September 11, 2013 marks the 40th anniversary of the violent overthrow of Chile’s democratically elected Socialist president, Salvador Allende, and the onset of a 17-year military dictatorship under General Augusto Pinochet. September 11, 1973 became a watershed in global cold war politics. For many, it signified the tragic end, or impossibility, of a democratic socialist society. It affirmed the United States’ willingness to back brutal regimes and use its own military power throughout Latin America in the name of national security and freedom. Indeed, many of the arguments currently mobilized by Washington for the “war on terrorism” in the Middle East were first crafted for Latin America in the mid-20th Century. Under Pinochet, Chile became the world’s first poster-child for neoliberal economics, radically privatizing the welfare state and making market competition the central organizing tenant of civil society. Celebrated in international business circles as an “economic miracle,” the Chilean model would be embraced by (or forced upon) most developing countries in the 1980s and 1990s. Since Chile’s return to democracy in 1990, much of Pinochet’s neoliberal model has remained intact, generating extraordinary inequalities despite continued economic growth and political pluralism. Recently, massive social movements have erupted across Chile condemning worsening disparities and intensified state violence. Students at the University of Chile have been on strike for almost a year over the privatization of higher education, a struggle itself inspired by concurrent strikes and mass demonstrations by grade school and high school students. Mapuche activists have sustained hunger strikes and other protests against the usurpation of indigenous rights and land by the logging industry.

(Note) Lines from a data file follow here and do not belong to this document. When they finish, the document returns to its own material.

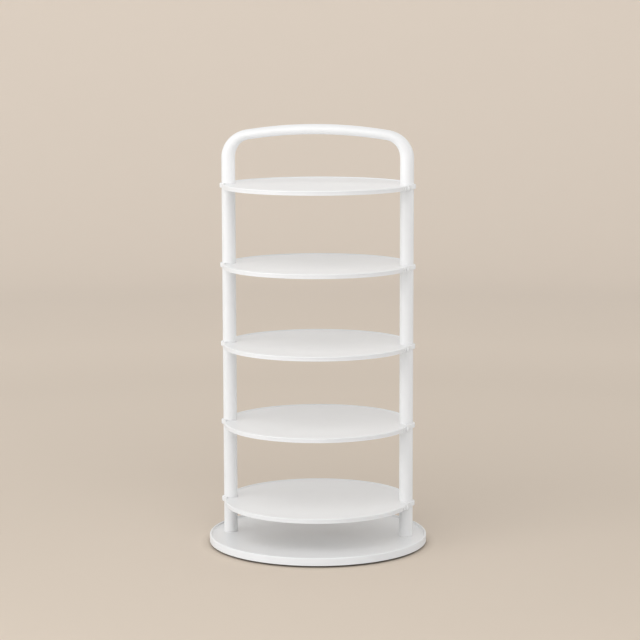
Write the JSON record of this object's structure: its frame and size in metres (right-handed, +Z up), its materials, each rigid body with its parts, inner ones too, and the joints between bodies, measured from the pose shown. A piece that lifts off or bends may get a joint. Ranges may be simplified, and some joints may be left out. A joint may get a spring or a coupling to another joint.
{
  "type": "rotating shoe tower",
  "caption": "Round turning rack of stacked sheet metal trays between two tube posts joined by a bent bow, on a low base with a ring bearing.",
  "frame": {"origin": "on the floor, at the turning axis, under the middle of the base", "axes": "+Z up along the turning axis, posts on +X and -X, the side seen first towards -Y"},
  "size_m": [0.4, 0.4, 0.77],
  "materials": {
    "white_powder_coat": "satin powder coat on steel",
    "white_moulding": "satin moulded",
    "zinc_plate": "zinc plated",
    "ring_alloy": "turned, mill finish",
    "bearing_steel": "polished balls",
    "cage_nylon": "natural nylon",
    "foot_rubber": "matt"
  },
  "bodies": {
    "foot": {"foot_plate": "zinc_plate", "rubber_feet": "foot_rubber", "bearing_outer_ring": "ring_alloy", "outer_ring_screws": "zinc_plate"},
    "tower": {"base_pan": "white_powder_coat", "post_right": "white_powder_coat", "post_left": "white_powder_coat", "top_bow": "white_powder_coat", "tray_1": "white_powder_coat", "tray_2": "white_powder_coat", "tray_3": "white_powder_coat", "tray_4": "white_powder_coat", "tray_5": "white_powder_coat", "band_1_right": "white_powder_coat", "band_1_left": "white_powder_coat", "band_2_right": "white_powder_coat", "band_2_left": "white_powder_coat", "band_3_right": "white_powder_coat", "band_3_left": "white_powder_coat", "band_4_right": "white_powder_coat", "band_4_left": "white_powder_coat", "band_5_right": "white_powder_coat", "band_5_left": "white_powder_coat", "post_plug_right": "white_moulding", "post_plug_left": "white_moulding", "band_knobs": "white_moulding", "pan_studs": "zinc_plate", "stud_nuts": "zinc_plate", "post_bolts": "zinc_plate", "post_washers": "zinc_plate", "bow_sleeves": "zinc_plate", "band_nuts": "zinc_plate", "support_pins": "zinc_plate", "bearing_inner_ring": "ring_alloy"},
    "cage": {"ball_cage": "cage_nylon", "bearing_balls": "bearing_steel"}
  },
  "joints": [
    {"name": "tower_spin", "type": "hinge", "parent": "foot", "child": "tower", "pos_m": [0, 0, 0.00855], "axis": [0, 0, 1], "continuous": true},
    {"name": "cage_spin", "type": "hinge", "parent": "foot", "child": "cage", "pos_m": [0, 0, 0.00855], "axis": [0, 0, 1], "continuous": true}
  ],
  "couplings": [
    {"joint": "cage_spin", "follows": "tower_spin", "ratio": 0.4875}
  ]
}
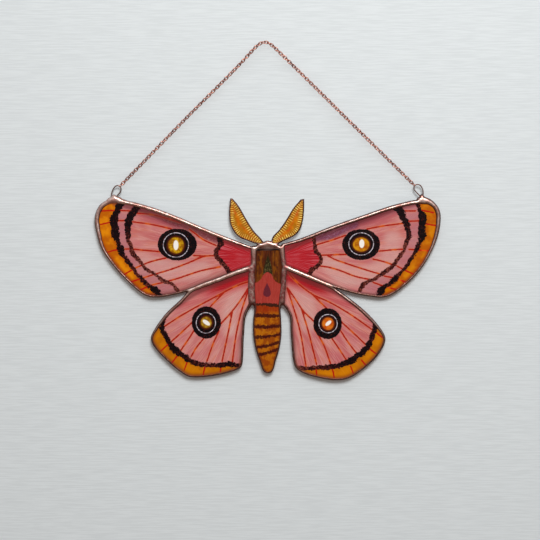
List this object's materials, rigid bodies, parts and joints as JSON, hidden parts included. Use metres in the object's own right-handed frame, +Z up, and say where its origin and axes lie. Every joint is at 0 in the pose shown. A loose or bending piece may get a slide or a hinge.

Environmentalists are waging an international campaign to prevent the destruction of the Patagonia wilderness by private water companies. Chile’s current pro-democracy struggles emphasize the legacies of military rule but squarely place responsibility for enduring social injustices on elected leaders (across the political spectrum) and on a political/economic model they argue is not democratic.
November 8-9, 2013
“The Other September 11th: Chile, 1973 Memory, Resistance, and Democratization"
Royce 314, UCLA
This two-day conference will foster an interdisciplinary reflection on the history and legacies of Chile’s military dictatorship and struggles for democracy, past and present. The conference aims to re-center the history of Latin American cold war violence within contemporary debates about radical inequality, state repression, terrorism, and democratic struggle. A total of eight planned panels and round-tables will generate discussion on topics such as: Chilean Cultural Politics and Social Movements in the 1960s-1973; State Violence and U.S. Foreign Policy; Neoliberalism and Civil Society; Memory, Representation, and Resistance; Pro-Democracy Struggles, 1980s-2010s; Education and Social Justice; Environment and Capitalism; Indigenous Rights and Nation; and International Media and Solidarity Movements. Additionally, the conference will screen two movies by Chilean filmmaker Sergio Castilla, Mijita (Chile, 1970) and Prisioneros desaparecidos (Cuba, 1979) and have and special Chilean guest author Carla Geulfenbein (“El Resto es Silencio,””La Mujer de Mi Vida”).
Conference Program
Day One: Friday, November 8, 2013
9:00am - 9:15am
Welcoming Remarks
David Schaberg, Dean of Humanities, University of California, Los Angeles
Verónica Cortínez, University of California, Los Angeles
Angela Vergara, California State University, Los Angeles
9:15am-11:00am
Keynote Lecture
“The Political Architecture of Dictatorship: Chilean Democracy 1925-1973”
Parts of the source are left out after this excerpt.